${\cos ^{ - 1}}\left( {\frac{1}{2}} \right) + 2{\sin ^{ - 1}}\left( {\frac{1}{2}} \right)$

As we know that the range of principal value branch of ${\cos ^{ - 1}}$ and ${\sin ^{ - 1}}$ are $[0,\;\pi ]$ and
$\left[ { - \frac{\pi }{2},\;\frac{\pi }{2}} \right]$ respectively.
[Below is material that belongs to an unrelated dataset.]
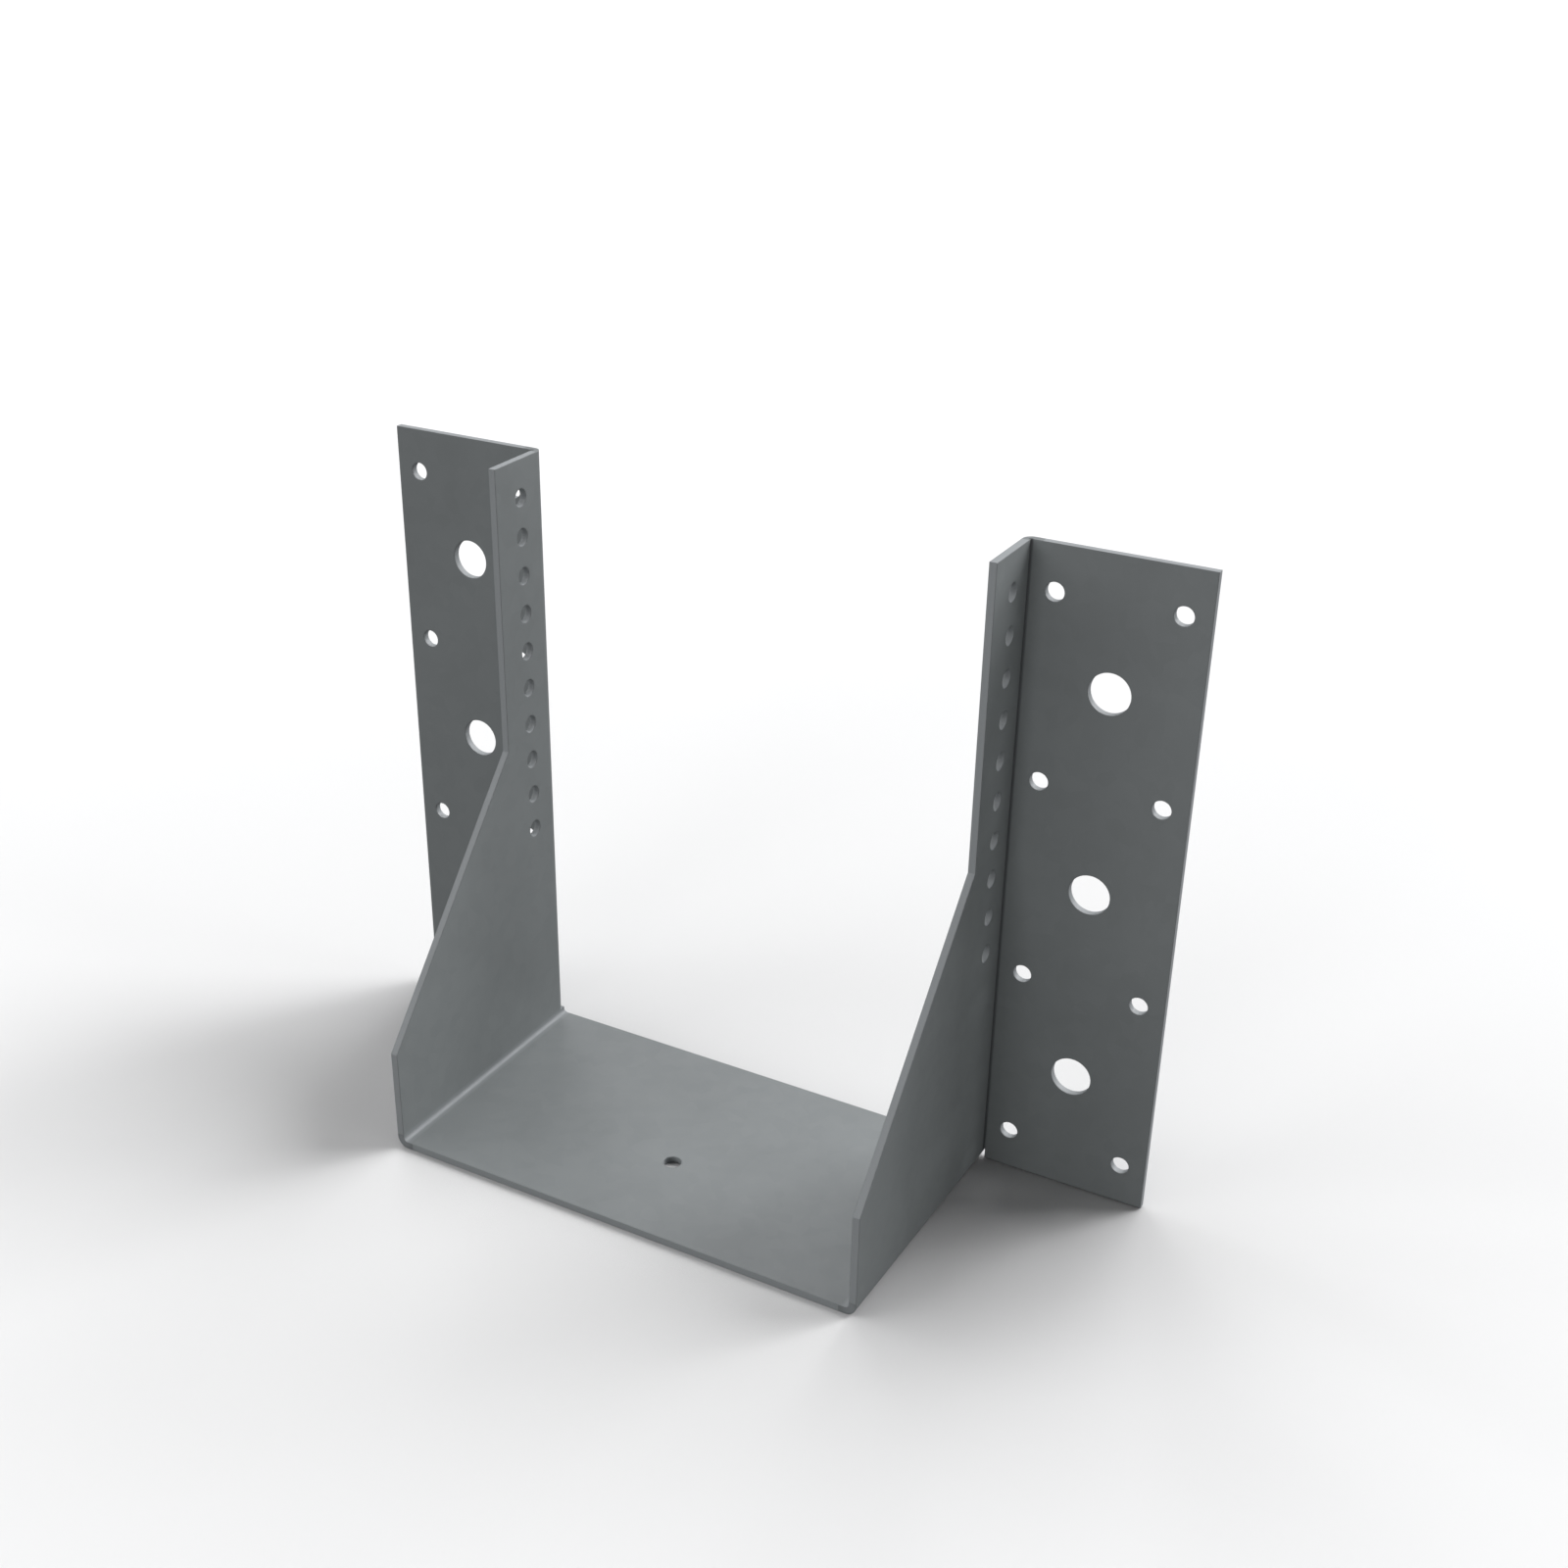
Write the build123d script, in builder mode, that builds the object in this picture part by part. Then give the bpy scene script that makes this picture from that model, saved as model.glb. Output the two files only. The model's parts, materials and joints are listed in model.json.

Let ${\cos ^{ - 1}}\left( {\frac{1}{2}} \right) = x \Rightarrow \frac{1}{2} = \cos x$

Then, $\frac{1}{2} = \cos \left( {\frac{\pi }{3}} \right),\;where\;\frac{\pi }{3} \in [0,\;\pi ]$

Let ${\sin ^{ - 1}}\left( {\frac{1}{2}} \right) = y \Rightarrow \frac{1}{2} = \sin y$

Then, $\frac{1}{2} = \sin \left( {\frac{\pi }{6}} \right),\;\;where\;\frac{\pi }{6} \in \left[ { - \frac{\pi }{2},\;\frac{\pi }{2}} \right]$

$\therefore$ ${\cos ^{ - 1}}\left( {\frac{1}{2}} \right) + 2{\sin ^{ - 1}}\left( {\frac{1}{2}} \right) = \frac{\pi }{3} + 2 \cdot \frac{\pi }{6} = \frac{\pi }{3} + \frac{\pi }{3} = \frac{{2\pi }}{3}.$